Auslandsjob.de: Sie haben selber eine Auslandszeit gemacht. Was hat sie bei Ihnen bewirkt? Welche Vorteile sehen Sie?

Ich habe schon in der Schulzeit zwei Auslandsaufenthalte gemacht: einmal drei Monate einen Schulaufenthalt in Russland und zwei Monate im Sommer an der Harvard Summer School in Cambridge, USA. Danach habe ich im Bachelorstudium ein fünfmonatiges Auslandssemester in Australien an der University of Queensland in Brisbane absolviert.
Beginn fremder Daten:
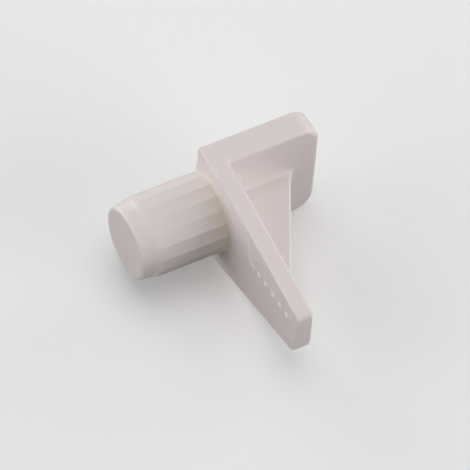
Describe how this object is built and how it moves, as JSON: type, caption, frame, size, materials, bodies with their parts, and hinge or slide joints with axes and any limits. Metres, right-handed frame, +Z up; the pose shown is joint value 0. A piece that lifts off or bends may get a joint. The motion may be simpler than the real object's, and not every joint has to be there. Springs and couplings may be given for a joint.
{
  "type": "shelf support pin",
  "caption": "Plastic shelf support: a ribbed push-in peg on a tapered back plate, with a flat plate that carries the shelf and a triangular web under it.",
  "frame": {"origin": "on the peg's axis, in the plane of the back face, where the centre of the drilled hole's mouth lies in use", "axes": "+X points away from the cabinet wall and the peg points along -X; +Z is up, and the shelf rests on the top face; Y is the width, and the part is mirror symmetrical about Y = 0"},
  "size_m": [0.0205, 0.0118, 0.0202],
  "materials": {
    "moulding": "satin"
  },
  "bodies": {
    "root": {"shelf_support": "moulding"}
  },
  "joints": []
}
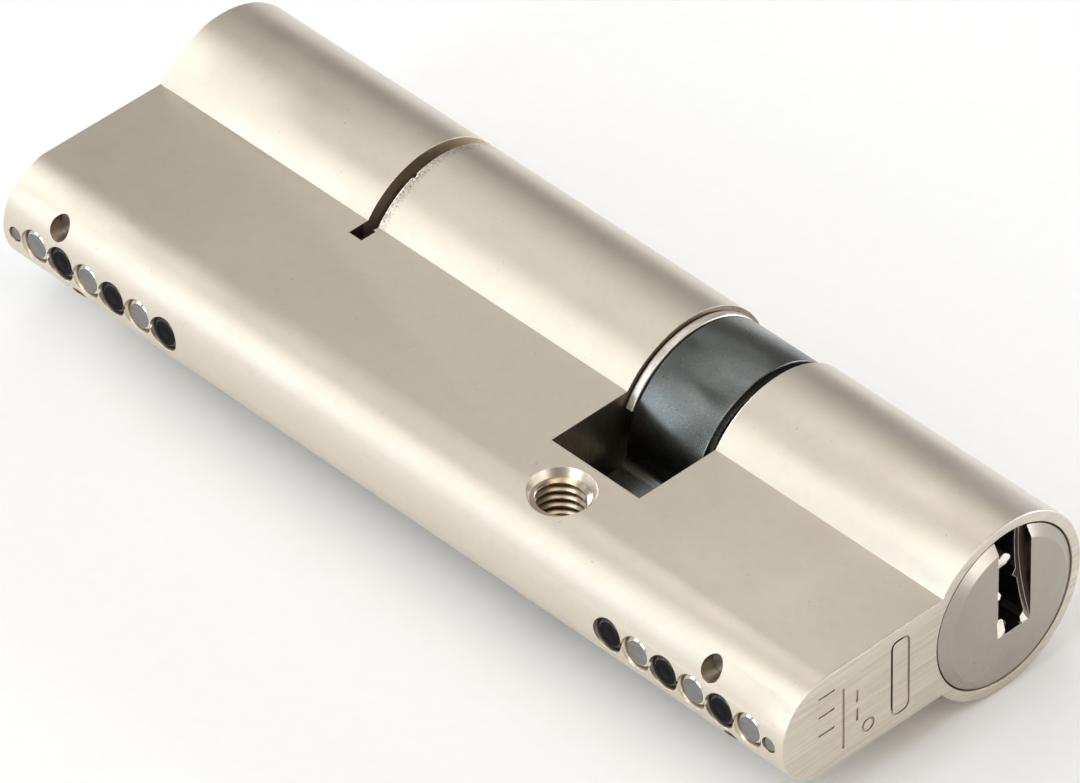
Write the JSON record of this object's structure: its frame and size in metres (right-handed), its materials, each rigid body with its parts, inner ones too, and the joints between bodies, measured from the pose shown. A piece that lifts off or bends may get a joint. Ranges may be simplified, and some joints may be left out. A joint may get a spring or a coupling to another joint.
{
  "type": "euro cylinder",
  "caption": "Double euro profile lock cylinder with a short and a long side, keyed plugs, sprung pins, a central cam with a clutch and a fixing-screw hole.",
  "frame": {"origin": "middle of the fixing screw's threaded hole, halfway through the web", "axes": "+X along the plug axis towards the short side's keyed face, +Y from the leg to the barrel, +Z out of the web's upper flat, along the fixing screw's hole"},
  "size_m": [0.0916, 0.033, 0.017],
  "materials": {
    "satin_nickel": "satin nickel plate on machined brass",
    "plug_nickel": "satin nickel plate, turned face",
    "black_steel": "blackened sintered steel, satin",
    "hard_steel": "ground hardened steel",
    "spring_steel": "bright spring steel",
    "pin_brass": "turned nickel silver",
    "black_cap": "black oxide, polished"
  },
  "bodies": {
    "housing": {"housing": "satin_nickel", "near_springs": "spring_steel", "far_springs": "spring_steel", "steel_caps": "hard_steel", "black_caps": "black_cap", "front_pins": "hard_steel", "side_pins": "hard_steel"},
    "near_plug": {"near_plug": "plug_nickel", "near_ring": "spring_steel"},
    "far_plug": {"far_plug": "plug_nickel", "extension": "satin_nickel", "far_ring": "black_steel", "extension_ring": "spring_steel"},
    "cam": {"cam": "black_steel", "clutch_spring": "spring_steel"},
    "near_dog": {"near_dog": "hard_steel"},
    "far_dog": {"far_dog": "hard_steel", "push_rod": "hard_steel"},
    "near_key_pin_1": {"near_key_pin_1": "pin_brass"},
    "near_key_pin_2": {"near_key_pin_2": "pin_brass"},
    "near_key_pin_3": {"near_key_pin_3": "pin_brass"},
    "near_key_pin_4": {"near_key_pin_4": "pin_brass"},
    "near_key_pin_5": {"near_key_pin_5": "pin_brass"},
    "near_key_pin_6": {"near_key_pin_6": "pin_brass"},
    "far_key_pin_1": {"far_key_pin_1": "pin_brass"},
    "far_key_pin_2": {"far_key_pin_2": "pin_brass"},
    "far_key_pin_3": {"far_key_pin_3": "pin_brass"},
    "far_key_pin_4": {"far_key_pin_4": "pin_brass"},
    "far_key_pin_5": {"far_key_pin_5": "pin_brass"},
    "far_key_pin_6": {"far_key_pin_6": "pin_brass"},
    "near_driver_1": {"near_driver_1": "hard_steel"},
    "near_driver_2": {"near_driver_2": "hard_steel"},
    "near_driver_3": {"near_driver_3": "hard_steel"},
    "near_driver_4": {"near_driver_4": "hard_steel"},
    "near_driver_5": {"near_driver_5": "hard_steel"},
    "near_driver_6": {"near_driver_6": "hard_steel"},
    "far_driver_1": {"far_driver_1": "hard_steel"},
    "far_driver_2": {"far_driver_2": "hard_steel"},
    "far_driver_3": {"far_driver_3": "hard_steel"},
    "far_driver_4": {"far_driver_4": "hard_steel"},
    "far_driver_5": {"far_driver_5": "hard_steel"},
    "far_driver_6": {"far_driver_6": "hard_steel"}
  },
  "joints": [
    {"name": "near_plug_turn", "type": "hinge", "parent": "housing", "child": "near_plug", "pos_m": [0.018, 0.019, 0], "axis": [1, 0, 0], "continuous": true},
    {"name": "far_plug_turn", "type": "hinge", "parent": "housing", "child": "far_plug", "pos_m": [-0.04, 0.019, 0], "axis": [1, 0, 0], "continuous": true},
    {"name": "cam_turn", "type": "hinge", "parent": "housing", "child": "cam", "pos_m": [0, 0.019, 0], "axis": [1, 0, 0], "continuous": true},
    {"name": "near_dog_slide", "type": "slide", "parent": "near_plug", "child": "near_dog", "axis": [1, 0, 0], "range_m": [-0.0013, 0], "stiffness_N_per_m": 150, "springref_m": 0.002, "deforming": ["clutch_spring"]},
    {"name": "far_dog_slide", "type": "slide", "parent": "far_plug", "child": "far_dog", "axis": [1, 0, 0], "range_m": [0, 0.0013], "stiffness_N_per_m": 150, "springref_m": -0.002, "deforming": ["clutch_spring"]},
    {"name": "near_key_pin_1_slide", "type": "slide", "parent": "near_plug", "child": "near_key_pin_1", "axis": [0, 1, 0], "range_m": [0, 0.0008]},
    {"name": "near_key_pin_2_slide", "type": "slide", "parent": "near_plug", "child": "near_key_pin_2", "axis": [0, 1, 0], "range_m": [0, 0.0008]},
    {"name": "near_key_pin_3_slide", "type": "slide", "parent": "near_plug", "child": "near_key_pin_3", "axis": [0, 1, 0], "range_m": [0, 0.0008]},
    {"name": "near_key_pin_4_slide", "type": "slide", "parent": "near_plug", "child": "near_key_pin_4", "axis": [0, 1, 0], "range_m": [0, 0.0008]},
    {"name": "near_key_pin_5_slide", "type": "slide", "parent": "near_plug", "child": "near_key_pin_5", "axis": [0, 1, 0], "range_m": [0, 0.0008]},
    {"name": "near_key_pin_6_slide", "type": "slide", "parent": "near_plug", "child": "near_key_pin_6", "axis": [0, 1, 0], "range_m": [0, 0.0008]},
    {"name": "far_key_pin_1_slide", "type": "slide", "parent": "far_plug", "child": "far_key_pin_1", "axis": [0, 1, 0], "range_m": [0, 0.0008]},
    {"name": "far_key_pin_2_slide", "type": "slide", "parent": "far_plug", "child": "far_key_pin_2", "axis": [0, 1, 0], "range_m": [0, 0.0008]},
    {"name": "far_key_pin_3_slide", "type": "slide", "parent": "far_plug", "child": "far_key_pin_3", "axis": [0, 1, 0], "range_m": [0, 0.0008]},
    {"name": "far_key_pin_4_slide", "type": "slide", "parent": "far_plug", "child": "far_key_pin_4", "axis": [0, 1, 0], "range_m": [0, 0.0008]},
    {"name": "far_key_pin_5_slide", "type": "slide", "parent": "far_plug", "child": "far_key_pin_5", "axis": [0, 1, 0], "range_m": [0, 0.0008]},
    {"name": "far_key_pin_6_slide", "type": "slide", "parent": "far_plug", "child": "far_key_pin_6", "axis": [0, 1, 0], "range_m": [0, 0.0008]},
    {"name": "near_driver_1_slide", "type": "slide", "parent": "housing", "child": "near_driver_1", "axis": [0, 1, 0], "range_m": [-0.0016, 0], "stiffness_N_per_m": 100, "springref_m": 0.002, "deforming": ["near_springs"]},
    {"name": "near_driver_2_slide", "type": "slide", "parent": "housing", "child": "near_driver_2", "axis": [0, 1, 0], "range_m": [-0.0016, 0], "stiffness_N_per_m": 100, "springref_m": 0.002, "deforming": ["near_springs"]},
    {"name": "near_driver_3_slide", "type": "slide", "parent": "housing", "child": "near_driver_3", "axis": [0, 1, 0], "range_m": [-0.0016, 0], "stiffness_N_per_m": 100, "springref_m": 0.002, "deforming": ["near_springs"]},
    {"name": "near_driver_4_slide", "type": "slide", "parent": "housing", "child": "near_driver_4", "axis": [0, 1, 0], "range_m": [-0.0016, 0], "stiffness_N_per_m": 100, "springref_m": 0.002, "deforming": ["near_springs"]},
    {"name": "near_driver_5_slide", "type": "slide", "parent": "housing", "child": "near_driver_5", "axis": [0, 1, 0], "range_m": [-0.0016, 0], "stiffness_N_per_m": 100, "springref_m": 0.002, "deforming": ["near_springs"]},
    {"name": "near_driver_6_slide", "type": "slide", "parent": "housing", "child": "near_driver_6", "axis": [0, 1, 0], "range_m": [-0.0016, 0], "stiffness_N_per_m": 100, "springref_m": 0.002, "deforming": ["near_springs"]},
    {"name": "far_driver_1_slide", "type": "slide", "parent": "housing", "child": "far_driver_1", "axis": [0, 1, 0], "range_m": [-0.0016, 0], "stiffness_N_per_m": 100, "springref_m": 0.002, "deforming": ["far_springs"]},
    {"name": "far_driver_2_slide", "type": "slide", "parent": "housing", "child": "far_driver_2", "axis": [0, 1, 0], "range_m": [-0.0016, 0], "stiffness_N_per_m": 100, "springref_m": 0.002, "deforming": ["far_springs"]},
    {"name": "far_driver_3_slide", "type": "slide", "parent": "housing", "child": "far_driver_3", "axis": [0, 1, 0], "range_m": [-0.0016, 0], "stiffness_N_per_m": 100, "springref_m": 0.002, "deforming": ["far_springs"]},
    {"name": "far_driver_4_slide", "type": "slide", "parent": "housing", "child": "far_driver_4", "axis": [0, 1, 0], "range_m": [-0.0016, 0], "stiffness_N_per_m": 100, "springref_m": 0.002, "deforming": ["far_springs"]},
    {"name": "far_driver_5_slide", "type": "slide", "parent": "housing", "child": "far_driver_5", "axis": [0, 1, 0], "range_m": [-0.0016, 0], "stiffness_N_per_m": 100, "springref_m": 0.002, "deforming": ["far_springs"]},
    {"name": "far_driver_6_slide", "type": "slide", "parent": "housing", "child": "far_driver_6", "axis": [0, 1, 0], "range_m": [-0.0016, 0], "stiffness_N_per_m": 100, "springref_m": 0.002, "deforming": ["far_springs"]}
  ]
}
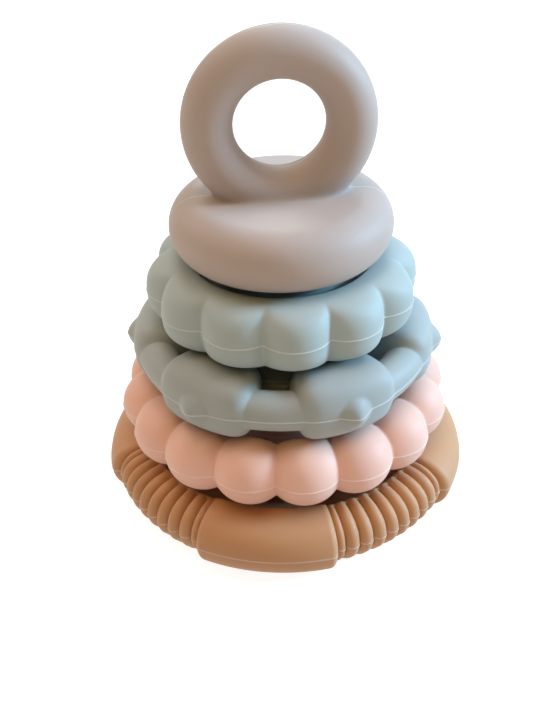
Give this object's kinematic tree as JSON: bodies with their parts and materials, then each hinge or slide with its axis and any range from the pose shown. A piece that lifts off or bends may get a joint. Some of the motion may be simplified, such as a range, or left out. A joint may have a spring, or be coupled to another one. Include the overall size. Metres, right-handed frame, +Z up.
{
  "type": "stacking ring toy",
  "caption": "Soft silicone stacking toy: ribbed square base with a hidden post, bubble, block and scalloped rings, and a disc topper with a standing ring handle.",
  "frame": {"origin": "centre of the base's flat underside, on the axis of the post", "axes": "+Z up along the post; -Y is the front, and the hole of the ring handle runs through along Y"},
  "size_m": [0.1, 0.1, 0.1289],
  "materials": {
    "base": "matte moulded silicone, caramel tan",
    "bubble_ring": "matte moulded silicone, peach pink",
    "block_ring": "matte moulded silicone, blue grey",
    "scallop_ring": "matte moulded silicone, pale sage",
    "topper": "matte moulded silicone, warm greige"
  },
  "bodies": {
    "base": {"base": "base"},
    "bubble_ring": {"bubble_ring": "bubble_ring"},
    "block_ring": {"block_ring": "block_ring"},
    "scallop_ring": {"scallop_ring": "scallop_ring"},
    "topper": {"topper": "topper"}
  },
  "joints": [
    {"name": "bubble_ring_lift", "type": "slide", "parent": "base", "child": "bubble_ring", "axis": [0, 0, 1], "range_m": [0, 0.068]},
    {"name": "block_ring_lift", "type": "slide", "parent": "bubble_ring", "child": "block_ring", "axis": [0, 0, 1], "range_m": [0, 0.048]},
    {"name": "scallop_ring_lift", "type": "slide", "parent": "block_ring", "child": "scallop_ring", "axis": [0, 0, 1], "range_m": [0, 0.031]},
    {"name": "topper_lift", "type": "slide", "parent": "scallop_ring", "child": "topper", "axis": [0, 0, 1], "range_m": [0, 0.015]}
  ]
}
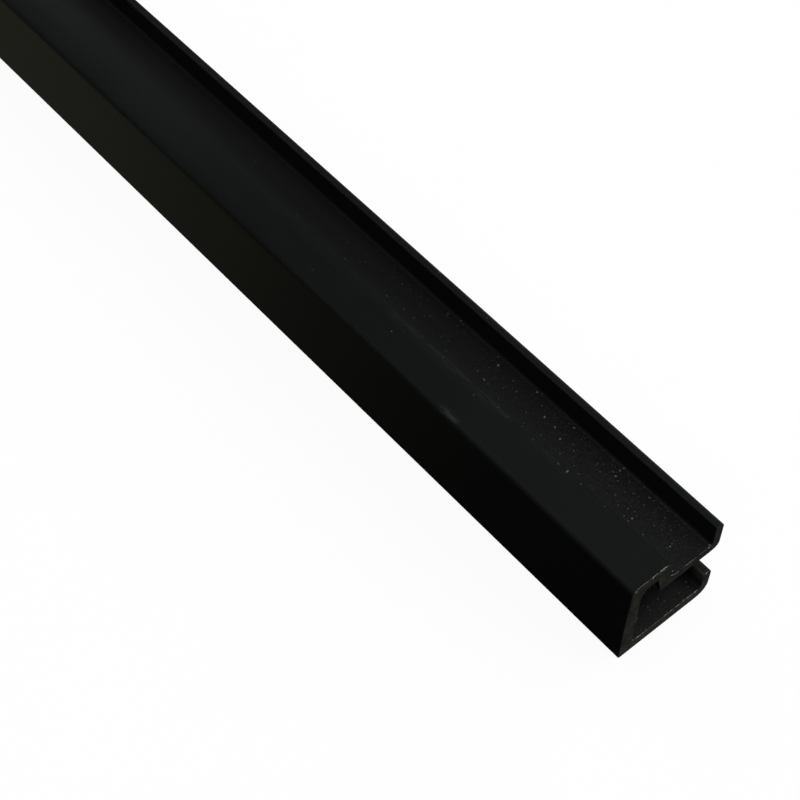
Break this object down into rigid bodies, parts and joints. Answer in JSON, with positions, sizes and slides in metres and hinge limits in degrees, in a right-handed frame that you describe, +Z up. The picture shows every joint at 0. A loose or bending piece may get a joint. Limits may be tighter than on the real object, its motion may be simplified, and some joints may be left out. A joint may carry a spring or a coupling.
{
  "type": "tile trim",
  "caption": "Straight length of black plastic tile trim: an open-sided channel with a stepped top and two upturned lips.",
  "frame": {"origin": "middle of the length and of the width, on the underside of the base", "axes": "+X along the length to the cut end that the picture shows, +Y from the closed wall to the open side, +Z up from the base to the stepped top"},
  "size_m": [2.5, 0.012, 0.012],
  "materials": {
    "black_plastic": "satin-matt extruded plastic, saw-cut ends"
  },
  "bodies": {
    "root": {"trim_profile": "black_plastic"}
  },
  "joints": []
}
Ich habe es vor allem in Australien als sehr positiv empfunden, nicht „nur“ Work und Travel zu machen, sondern zur Uni zu gehen, und einen strukturierten Tagesablauf zu haben, sich einen Freundeskreis aufzubauen und trotzdem nebenher viel Reisen zu können.

Während meines Masterstudiums habe ich an zwei drei- bis vierwöchigen Summer Schools in Indien und China teilgenommen. So verschieden die Länder und auch Formate der Auslandszeiten waren, sie haben mich immer grundlegend in meiner Persönlichkeit weiterentwickelt. Man entwickelt in den meisten Fällen eine große interkulturelle Kompetenz und verbessert seine Sprachkenntnisse. Ich persönlich empfinde aber gerade für die jüngeren Leute, dass sich diese Aufenthalte sehr positiv auf das Selbstbewusstsein, die Toleranz und die Problemlösungsfähigkeit auswirken. Einen solchen Aufenthalt größtenteils selbst zu organisieren, die Finanzierung zu planen und dann vor Ort verschiedenste Hindernisse zu überwinden, ist sehr förderlich für die persönliche Entwicklung und ermöglicht den Aufbau und die Verbesserung von Soft Skills, die im Arbeitsleben unerlässlich sind wie beispielsweise Offenheit und selbstbewusstes Auftreten, Frustrationstoleranz oder Kreativität.

Auslandsjob.de: Sollten bereits Abiturienten bei der Planung einer Auslandszeit berücksichtigen, was später für die Karriere, den Job, die Soft Skills, Sprachkenntnisse, das Studium nützlich sein kann?

Ich denke ja. Ich reise selbst gerne und bin im Anschluss an die Summer School in China mehrere Wochen durch Südostasien gereist. Ich würde definitiv empfehlen, dies bei der Planung eines Auslandsaufenthaltes zu berücksichtigen und Spaß am Reisen und anderen Kulturen mit sinnvollen Aktivitäten zu kombinieren. Zum einen gilt bei vielen Unternehmen noch das Ideal des „lückenlosen“ Lebenslaufs, sodass sich ein längerer Auslandsaufenthalt z.B. durch ein Praktikum oder eine Summer School im beruflichen Umfeld einfach besser „verkaufen“ lässt. Der Erwerb von Soft Skills oder Sprachkenntnissen lässt sich natürlich durch einen Sprachkurs oder ehrenamtliches Engagement besser nachweisen als durch „reines Reisen“.

Nichtsdestotrotz kann ich mich wirklich nur für eine Auslandszeit aussprechen! Heutzutage gibt es so viele Möglichkeiten diese in den Lebenslauf zu integrieren.

Auslandsjob.de dankt Elvira Urmeew für ihre Antworten.